Well yeah, it's made from nectar, but there is usually a small amount of pollen, some amino acids, plant sterols and fats and so on.

That's like saying that banana-flavouring is LIKE bananas because it contains the same ester.

But you're right about the OTT reaction... The panicked, hand-wringing, "How COULD they?!" exclamations just show that someone doesn't really have a good grasp of the realities of being a non-human sapient.


Well, like normal honey, this substance is still being regurgitated by the bees. I'm not terribly familiar with the mechanisms involved but I was under the impression the conversion from nectar to honey was largely done by the bees digesting the nectar before depositing it.


upset because of the honey, not because of the bees

TFA: "He and Ms. Mayo also fear that the bees' feasting on the stuff could have unforeseeable health effects on the hives."


Did they execute the queen and divide the honey amongst themselves?


The unanswered question here, for me, is: why is there so much sugar and dye in the runoff from the cherry factory that the bees are interested in it? And why is runoff from anything being released untreated into the surface system?

(I'm glad they made explicit mention of Ms. Mayo's name, though. It was bugging me the whole time and gave the first half of the article almost an Onion-esque feel.)


The person who said it might be from run-off is a bee-keeper who has never visited the factory.

I rather suspect that the bees have found their way into the factory through a small hole, as insects are wont to do, and are directly consuming the syrup.


Sure the bees don't make good tasting honey anymore, but now they glow red at night! How is that not a win?


Oh come on, Direct quote from the article: "But Mr. Selig said there was something extraordinary, too, about those corn-syrup-happy bees that came flying back this summer.

'When the sun is a bit down, they glow red in the evenings,' he said. 'They were slightly fluorescent. And it was beautiful.'"


Hehe, I like how all the way at the bottom they mention the fact the bee's glow in the dark now. If that's not a significant mark against artificial foodstuffs I don't know what is :)

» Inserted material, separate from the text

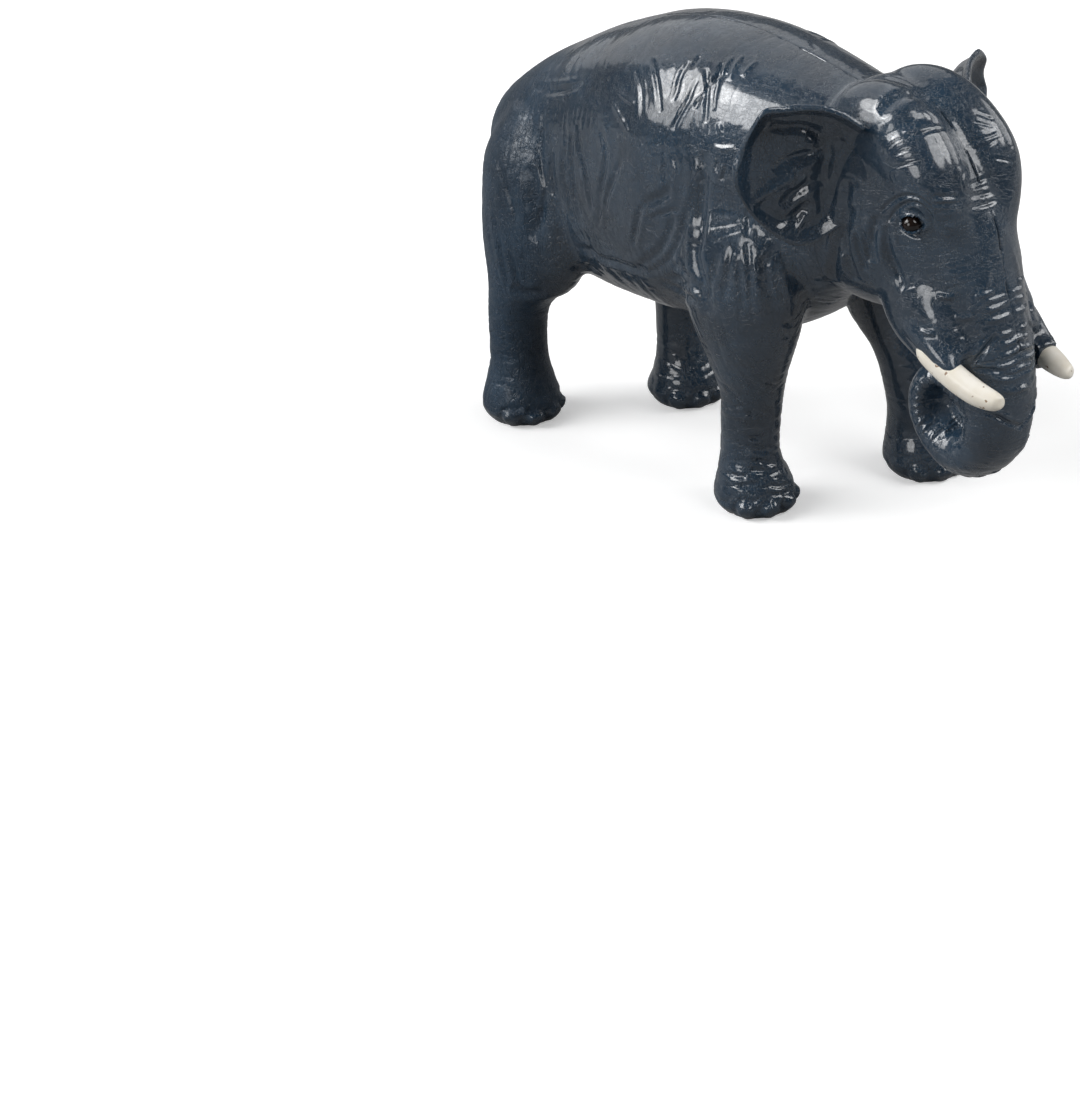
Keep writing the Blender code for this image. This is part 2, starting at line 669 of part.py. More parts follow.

While I understand your sentiment, your reasoning isn't the best. There are quite a few things that glow in nature:

http://en.wikipedia.org/wiki/Glowworm http://www.springbrook.info/glow_worms/about_worms.htm http://rainforest-australia.com/Luminous_fungi.htm http://en.wikipedia.org/wiki/Firefly


I didn't interpret that to mean they actually glow in the dark, as in produce their own light, but rather they appear more red "when the sun is a bit down".


Against? That's awesome.


Considering cherry trees require bees to pollinate, you'd hope the damn cherry factory would be very interested & concerned about this.


They don't grow cherries. The factory buys cherries and makes Maraschino cherries (pickled, dyed bright red, and packed in sugar syrup).

http://en.wikipedia.org/wiki/Maraschino_cherry


For what it's worth, there are still a couple of brands that make something close to actual maraschino cherries, i.e. without the disgusting amounts of red 40, artificial preservatives, and corn syrup. The ones made by Luxardo are reasonably good:

http://www.amazon.com/Luxardo-Gourmet-Maraschino-Cherries-36...

There are probably even better ones out there, though I haven't been able to find any yet.


Make your own the old fashioned way - just buy a bag of whole frozen sweet cherries, put them in a mason jar, and cover with Maraschino (Luxardo). After three days you'll have a mason jar full of delicious Maraschino cherries.


I know they don't, but with the declining bee population and now this- whether or not you produce the core ingredient to your product, I'd hope you should show some interest in that ingredient continuing to exist.


I doubt the cherries they buy are grown in Brooklyn...


There was no indication that this is harmful to the bees - just to the honey.